= Task brief =
Provide again, from the entries below, every line from the one containing "More parts follow." through the one containing "self.count += len(self.points[-1])", exactly as written, and no other line.

= Supplied entries =
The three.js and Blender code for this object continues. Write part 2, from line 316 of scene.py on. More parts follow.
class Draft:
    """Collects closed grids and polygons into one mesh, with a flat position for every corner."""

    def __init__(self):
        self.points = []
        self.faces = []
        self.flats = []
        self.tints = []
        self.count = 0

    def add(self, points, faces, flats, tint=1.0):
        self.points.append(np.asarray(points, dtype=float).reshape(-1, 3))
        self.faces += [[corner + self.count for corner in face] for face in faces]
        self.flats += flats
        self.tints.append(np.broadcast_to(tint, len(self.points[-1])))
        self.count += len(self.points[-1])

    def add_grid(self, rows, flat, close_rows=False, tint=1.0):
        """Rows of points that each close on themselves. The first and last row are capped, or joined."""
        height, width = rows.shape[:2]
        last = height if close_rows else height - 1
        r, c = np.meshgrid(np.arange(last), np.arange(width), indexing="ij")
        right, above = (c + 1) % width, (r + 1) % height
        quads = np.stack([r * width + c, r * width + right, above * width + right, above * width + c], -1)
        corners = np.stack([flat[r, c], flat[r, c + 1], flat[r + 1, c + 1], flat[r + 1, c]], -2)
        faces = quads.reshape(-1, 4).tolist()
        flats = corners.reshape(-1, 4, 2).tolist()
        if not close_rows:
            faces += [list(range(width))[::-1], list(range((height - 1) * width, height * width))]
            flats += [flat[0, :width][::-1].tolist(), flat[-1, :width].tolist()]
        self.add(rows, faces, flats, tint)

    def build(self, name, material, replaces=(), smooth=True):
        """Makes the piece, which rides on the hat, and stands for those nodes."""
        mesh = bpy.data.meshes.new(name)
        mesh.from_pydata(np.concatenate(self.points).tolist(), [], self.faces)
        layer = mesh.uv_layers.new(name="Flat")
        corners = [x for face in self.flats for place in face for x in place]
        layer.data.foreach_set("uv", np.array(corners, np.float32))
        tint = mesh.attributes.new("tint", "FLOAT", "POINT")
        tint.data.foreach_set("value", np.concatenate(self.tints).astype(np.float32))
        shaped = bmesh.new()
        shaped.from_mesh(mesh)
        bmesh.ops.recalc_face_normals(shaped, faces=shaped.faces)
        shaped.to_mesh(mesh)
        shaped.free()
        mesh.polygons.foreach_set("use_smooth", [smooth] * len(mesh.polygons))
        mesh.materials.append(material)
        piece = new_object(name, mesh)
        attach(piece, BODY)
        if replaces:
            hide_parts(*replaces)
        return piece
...
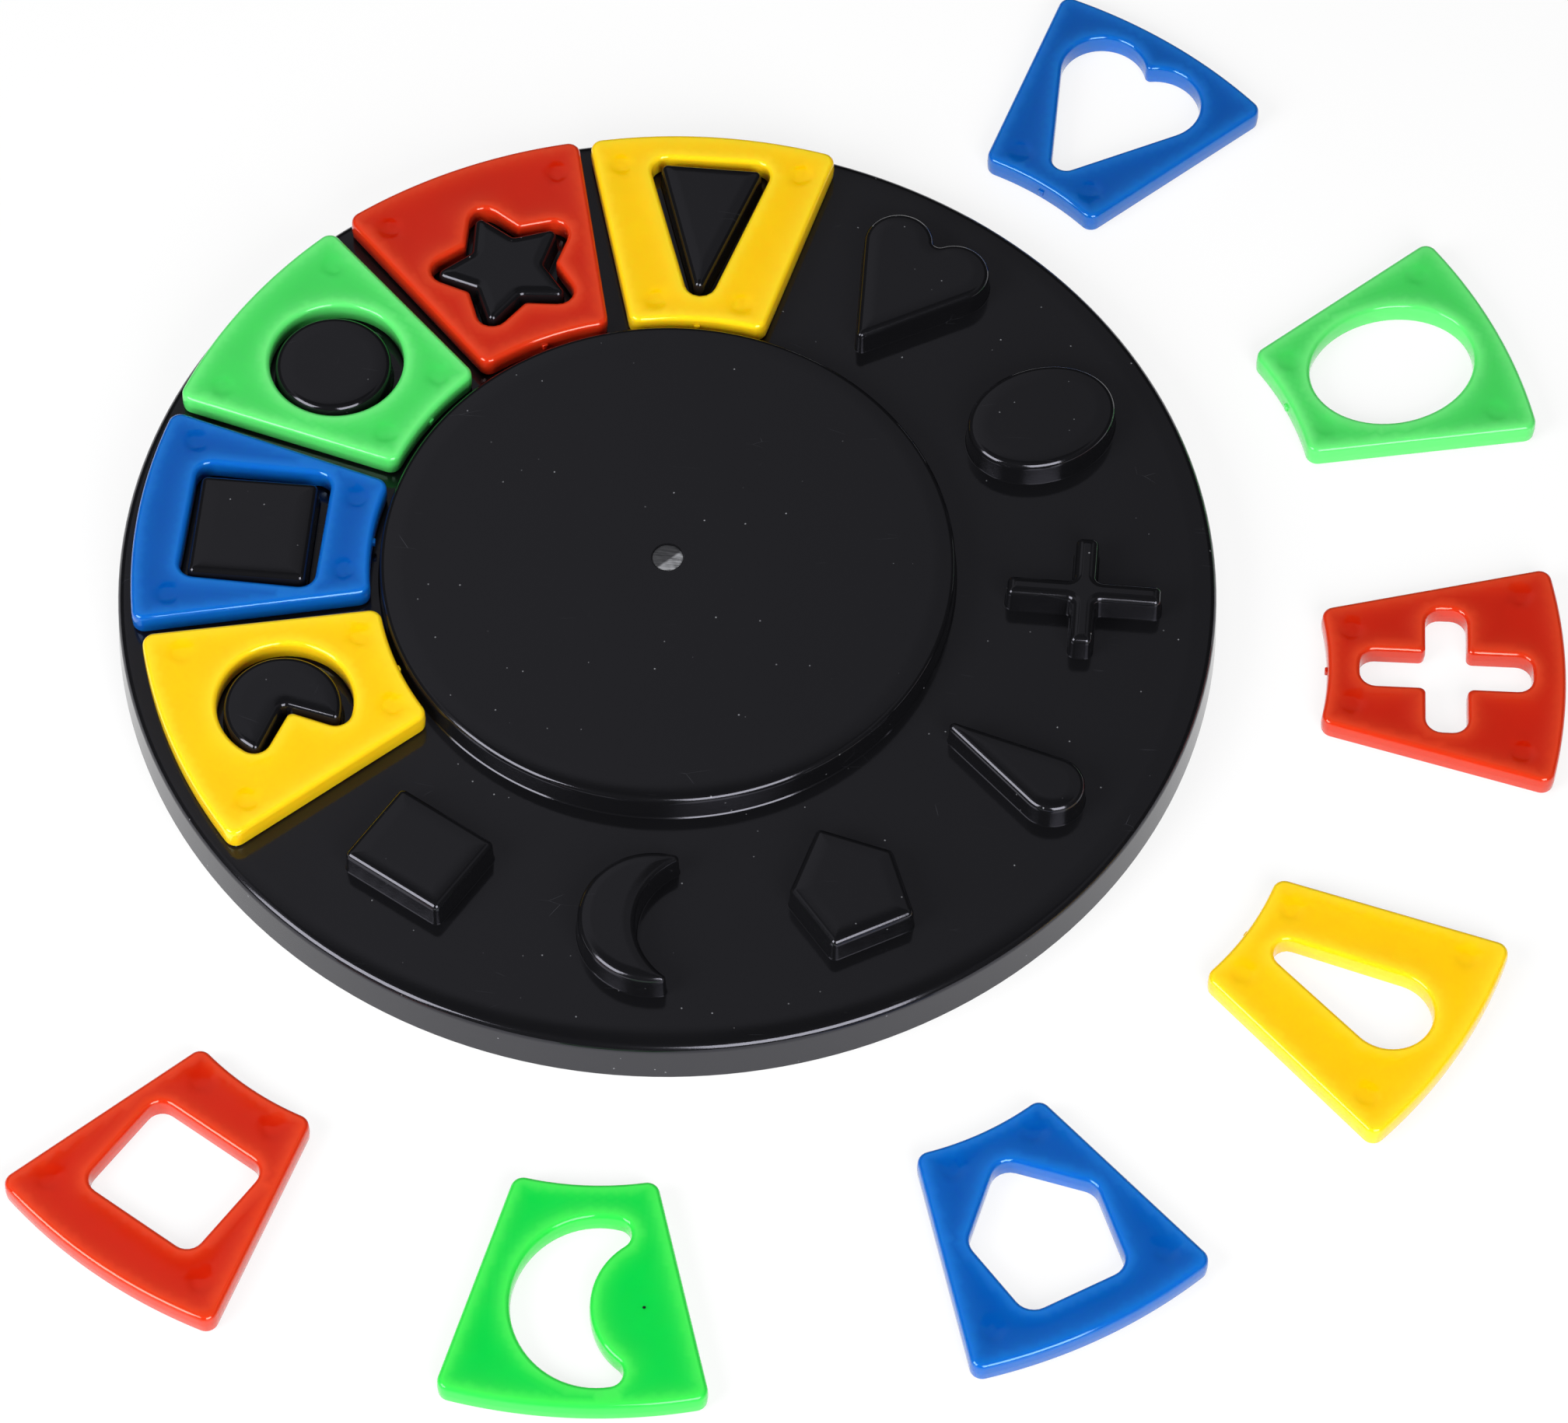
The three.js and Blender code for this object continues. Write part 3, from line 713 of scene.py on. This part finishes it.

= Result for this task =
The three.js and Blender code for this object continues. Write part 2, from line 316 of scene.py on. More parts follow.
class Draft:
    """Collects closed grids and polygons into one mesh, with a flat position for every corner."""

    def __init__(self):
        self.points = []
        self.faces = []
        self.flats = []
        self.tints = []
        self.count = 0

    def add(self, points, faces, flats, tint=1.0):
        self.points.append(np.asarray(points, dtype=float).reshape(-1, 3))
        self.faces += [[corner + self.count for corner in face] for face in faces]
        self.flats += flats
        self.tints.append(np.broadcast_to(tint, len(self.points[-1])))
        self.count += len(self.points[-1])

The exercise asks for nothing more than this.